I don't know for sure, but I noticed that when I started preheating my BK as I was sparging I ended up short of wort but if I sparge and wait to add heat to the BK until I hit my preboil, that all is well.

I bet mash is calibrated near 150, pre-boil about the same, and post boil at 70.
 
If that is the case, I have been measuring my water wrong lol I BIAB with no sparge so my mash in amount is the total water I need. I have been measuring that at room temp. It isn't a lot different but it is different. I'd say 1/4 gallon or so. Nothing that will change the beer much. My gravity readings have been a tad off.
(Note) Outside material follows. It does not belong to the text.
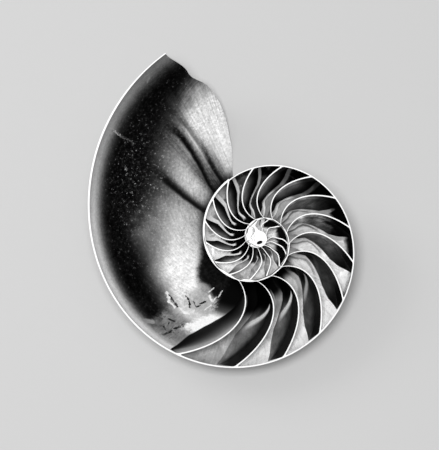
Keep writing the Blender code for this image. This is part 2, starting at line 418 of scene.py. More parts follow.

More water could be the reason.
 
I hear you, not a huge deal, but it does irritate me when I end up with a keg that's not full. I'm sparging, so I just sparge an extra half gallon (for a 10 gallon batch) and it all works out - though boiling 14.5 gallons in a 15 gallon pot can be tricky.
 
Pre-boil volume is HOT
Post boil volume is HOT
Volume to fermentor is ROOM TEMP
Volume of loss to trub and chiller is at ROOM TEMP

If you follow the numbers and balance them out, this is the only way it can be calculated. The way to get your initial cold volume for BIAB strike water volume is to set your thermal expansion coefficient to ZERO. Then your initial strike water will be as cold water in, but you will have to apply an expansion correction to your pre-boil volume or the program will not give you a proper measurement of mash efficiency.
 
I changed my shrinkage % to 0 and the strike water, pre-boil and post-boil all went down by .24 gallons. So all those volumes on BeerSmith are now measured at room temp so I would need to adjust since pre-boil and post-boil are obviously not at room temp. I think this will work out a little easier for me. I can put in my strike water at room temp then just adjust for pre-boil and post-boil. When I calibrated my sight gauge, I used room temp water. I took a random gallon mark and marked it on a piece of paper. I then heated the water to mash temp and marked that line on the same piece of paper. I then heated that to boil and marked that volume on the piece of paper. So I basically have an adjusting tool for the volume at room temp, mash temp and boil temp.
 
New idea for an update to BS. When setting up an equipment profile, BS has the user put a specified amount of water at room temp into their kettle. Have the user heat to mash temp range and record the volume into BS. Then heat to a boil and record the volume into BS. Then boil for 60 minutes and record the volume. This will get room temp volume, expansion percentage for that system at mash and boil temps and boil off rates all in one.